If, according to the settlement agreement, the injured party does not wish to press charges, the prosecutor can also decide to drop the case, if the offence is one that is subject to public prosecution. The matter will therefore not go to court. In the case of complainant offences, a settlement agreement between the injured party and the suspect automatically discontinues the criminal investigation. If the police decides to refer a case to the prosecutor despite a settlement between the parties, the settlement agreement will be appended to the pre-trial investigation report.
Offences subject to public prosecution are offences for which the public prosecutor must bring charges regardless of whether or not the injured party wishes to pursue the matter. The other criteria for bringing charges must also be satisfied.
Complainant offences are offences for which the public prosecutor can only bring charges at the injured party’s request. Complainant offences are usually less serious crimes, which prosecutors tend not to pursue unless the injured party wants the perpetrator punished. If pursuing a case is in the public interest, the public prosecutor can decide to bring charges against the injured party’s wishes. Every chapter of the Criminal Code of Finland includes a provision that specifies whether the offences in question are subject to public prosecution or complainant offences. Petty fraud, for example, is a complainant offence.
The public prosecution system is designed to ensure that charges are brought for serious crimes regardless of whether or not the injured party wishes to pursue the matter.
Closing a pre-trial investigation requires a formal decision in writing. A copy of the decision is sent to the parties involved.
A pre-trial investigation can be closed, for example, by
- referring the case to the prosecutor.
- concluding that no crime has been committed.
- discontinuing the investigation.
- concluding that the matter was not serious and the injured party does not wish to press charges.
- concluding that the offence was committed abroad and it does not make sense for the Finnish authorities to investigate it.

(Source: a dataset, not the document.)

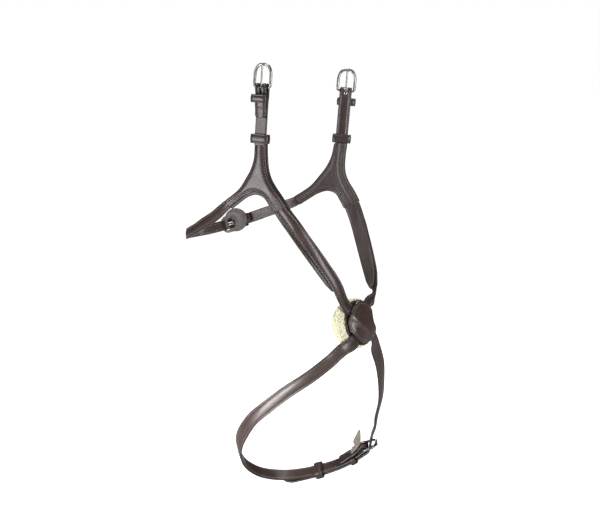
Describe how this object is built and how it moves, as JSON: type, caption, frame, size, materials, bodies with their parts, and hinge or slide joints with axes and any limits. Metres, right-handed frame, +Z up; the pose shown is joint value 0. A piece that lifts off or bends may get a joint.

- concluding that the offence was committed by a minor.
If a case is to be referred to the prosecutor, the police compiles all the information gathered in the course of the pre-trial investigation into a pre-trial investigation report. If a case is to be closed without referring it to the prosecutor, the police draws up a formal decision detailing its grounds for closing the pre-trial investigation.
Final statements on a pre-trial investigation
If necessary, final statements are requested from the parties before a pre-trial investigation is closed. The parties are given an opportunity to read through the pre-trial investigation report and the investigators’ conclusions and to submit a final statement with their comments on the report and the findings. The police sets the date by which final statements must be submitted.
No final statements are usually taken in the case of minor offences, but the parties can ask about the procedure from the investigator in charge of the case. If necessary, the police can conduct further inquiries based on the parties’ final statements.
Suspending cases
The police can also decide to suspend the pre-trial investigation of an offence. Suspending means that the police will no longer actively investigate the case. A suspended case can be reopened if new evidence comes to light that enables the police to continue the investigation. A copy of the police’s decision to suspend an investigation is sent to the injured party and the suspect.